Recordo-me de que em setembro de 1973, na tarde da véspera do meu regresso de Estrasburgo a Portugal, depois da visita que fiz à Catedral, passei numa das pontes sobre um dos canais do Reno. Do grupo de argelinos que ali estava a conversar destacou-se um que me pediu um franco. E eu, sem pestanejar e sorridente, peguei num franco e dei-lho. Agradeceu, mas perguntou de que país eu era. Quando lhe respondi que era de Portugal, reagiu dizendo: “Não quero o teu franco, porque és dum país que está em guerra por causa de Caetano e vou rezar a Alá que livre da guerra o teu país e as colónias, pois a guerra é o mal pior que existe no mundo”.   

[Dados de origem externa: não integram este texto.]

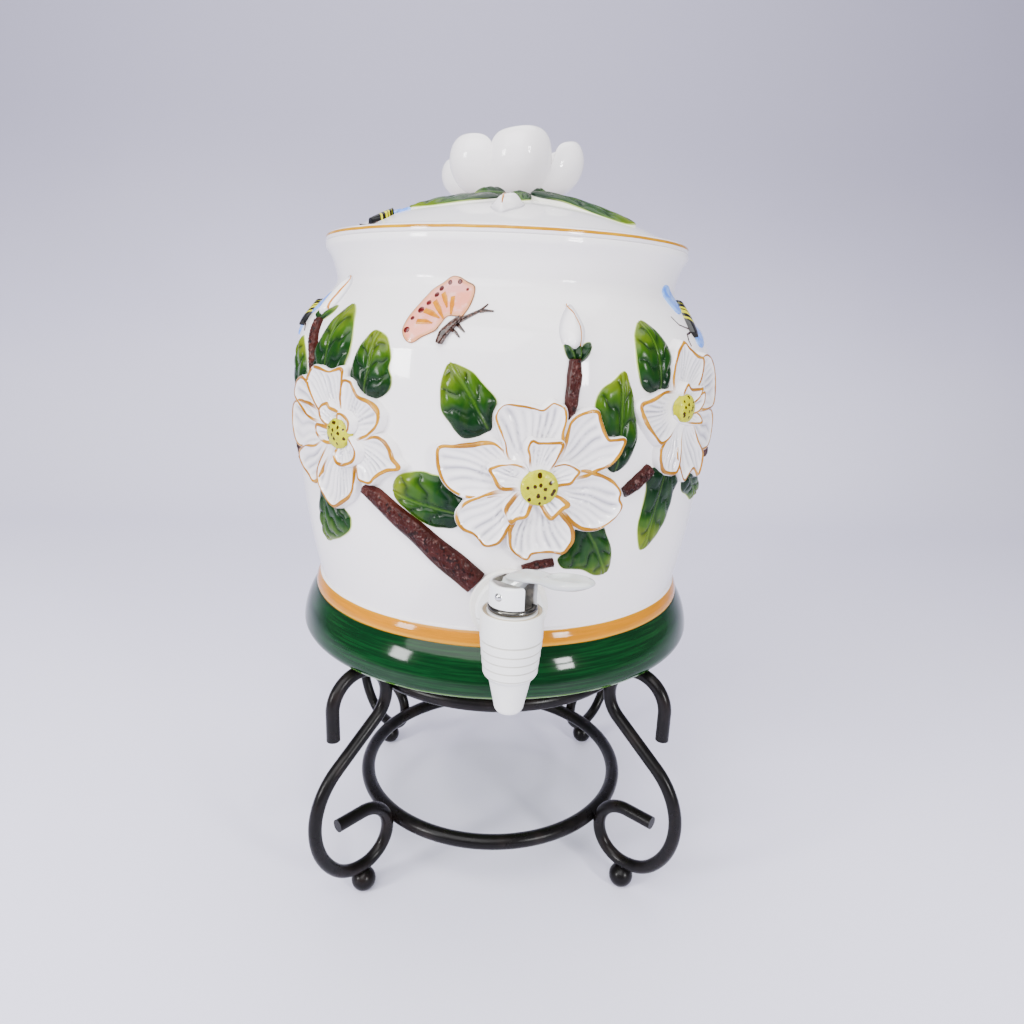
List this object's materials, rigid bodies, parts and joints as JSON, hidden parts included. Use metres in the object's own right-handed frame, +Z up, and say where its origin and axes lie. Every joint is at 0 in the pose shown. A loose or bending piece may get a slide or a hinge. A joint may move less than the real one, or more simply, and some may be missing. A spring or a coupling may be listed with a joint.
{
  "type": "drink crock with tap on a stand",
  "caption": "Glazed ceramic drink crock with relief flowers, loose domed lid, lever tap and scrolled iron wire stand.",
  "frame": {"origin": "on the floor plane, under the crock's upright axis", "axes": "+Z up, tap towards -Y, legs on the diagonals"},
  "size_m": [0.26, 0.3205, 0.4628],
  "materials": {
    "black_iron": "semi-gloss black paint on bent iron bar",
    "white_glaze": "glossy white glaze with a green flange and an amber band",
    "petal_glaze": "glossy white glaze with amber brush lines",
    "leaf_glaze": "glossy green glaze, brushed",
    "bark_glaze": "mottled brown glaze",
    "tap_plastic": "satin white moulded plastic",
    "washer_rubber": "cream rubber",
    "seal_rubber": "black rubber",
    "cream_plastic": "cream moulded plastic",
    "gloss_white": "glossy white plastic",
    "steel": "polished steel wire",
    "lever_plastic": "milky clear plastic"
  },
  "bodies": {
    "stand": {"upper_ring": "black_iron", "lower_ring": "black_iron", "leg_front_left": "black_iron", "leg_front_right": "black_iron", "leg_back_left": "black_iron", "leg_back_right": "black_iron", "foot_front_left": "black_iron", "foot_front_right": "black_iron", "foot_back_left": "black_iron", "foot_back_right": "black_iron"},
    "crock": {"crock": "white_glaze", "relief_flowers": "petal_glaze", "relief_leaves": "leaf_glaze", "relief_branches": "bark_glaze", "tap_body": "tap_plastic", "tap_outer_washer": "washer_rubber", "tap_inner_washer": "seal_rubber", "tap_nut": "tap_plastic", "tap_retainer": "cream_plastic"},
    "lid": {"lid": "white_glaze", "lid_knob": "petal_glaze", "lid_leaves": "leaf_glaze"},
    "tap_head": {"tap_bonnet": "gloss_white", "tap_ring": "steel", "tap_pin": "steel", "tap_spring": "steel"},
    "lever": {"tap_lever": "lever_plastic"},
    "valve": {"tap_stem": "gloss_white", "tap_seat": "seal_rubber"}
  },
  "joints": [
    {"name": "crock_lift", "type": "slide", "parent": "stand", "child": "crock", "axis": [0, 0, 1], "range_m": [0, 0.05]},
    {"name": "lid_lift", "type": "slide", "parent": "crock", "child": "lid", "axis": [0, 0, 1], "range_m": [0, 0.06]},
    {"name": "tap_swivel", "type": "hinge", "parent": "crock", "child": "tap_head", "pos_m": [0, -0.152, 0.225], "axis": [0, 0, 1], "range_deg": [-150, 50]},
    {"name": "lever_press", "type": "hinge", "parent": "tap_head", "child": "lever", "pos_m": [0, -0.152, 0.23303], "axis": [0.6428, 0.766, 0], "range_deg": [0, 12], "stiffness_Nm_per_rad": 0.04, "springref_deg": -51.57},
    {"name": "valve_lift", "type": "slide", "parent": "tap_head", "child": "valve", "axis": [0, 0, 1], "range_m": [0, 0.00126], "deforming": ["tap_spring"]}
  ],
  "couplings": [
    {"joint": "lever_press", "follows": "valve_lift", "rad_per_m": 166.67}
  ]
}
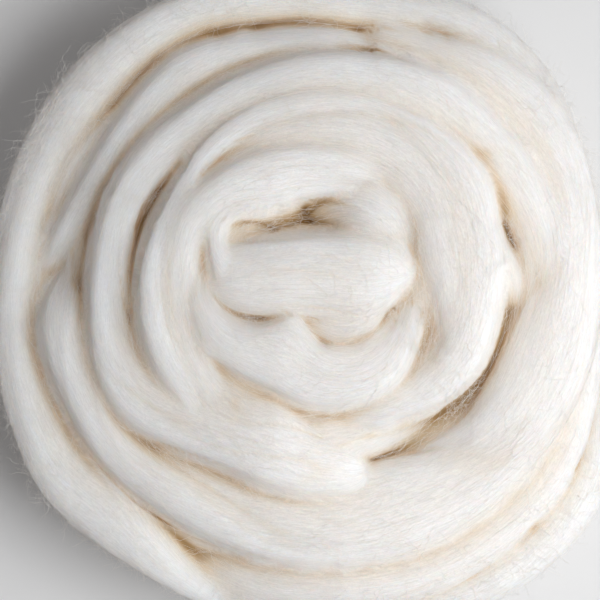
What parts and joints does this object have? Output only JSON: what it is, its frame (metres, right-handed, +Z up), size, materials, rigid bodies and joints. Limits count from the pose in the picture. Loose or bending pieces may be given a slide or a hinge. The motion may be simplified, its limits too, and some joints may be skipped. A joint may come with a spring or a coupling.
{
  "type": "coil of combed wool roving",
  "caption": "Coil of natural white combed wool roving, one soft untwisted sliver wound round and round into a low domed nest with its start doubled over in the middle.",
  "frame": {"origin": "middle of the coil, on the flat underside that it rests on", "axes": "+Z up out of the coil, +Y across the coil from the doubled start towards the hollow beside it, +X along the doubled start"},
  "size_m": [0.2468, 0.2647, 0.0842],
  "materials": {
    "wool": "matt, fine combed fibres with a faint soft lustre"
  },
  "bodies": {
    "root": {"roving_coil": "wool"}
  },
  "joints": []
}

Foi para mim uma boa lição: rezar por quem está em guerra independentemente de quem a tenha provocado. Os povos não decidem a guerra, mas os chefes, e quem se manifestar contra pode sofrer represálias. Hoje os generais não morrem em batalha, mas morrem muitos militares, muitos civis e muitas crianças. E as mortes de civis e crianças não podem ser reduzidas a meros danos colaterais. Nem esta guerra pode obnubilar as outras. Os ucranianos são nossos irmãos, mas também o são os sírios, os afegãos, os africanos e tantos outros.

E nada resolvem as sanções, a proibição de atletas e clubes adversos participarem em competições desportivas ou de canais televisivos emitirem a partir do Ocidente. Na guerra não vale tudo!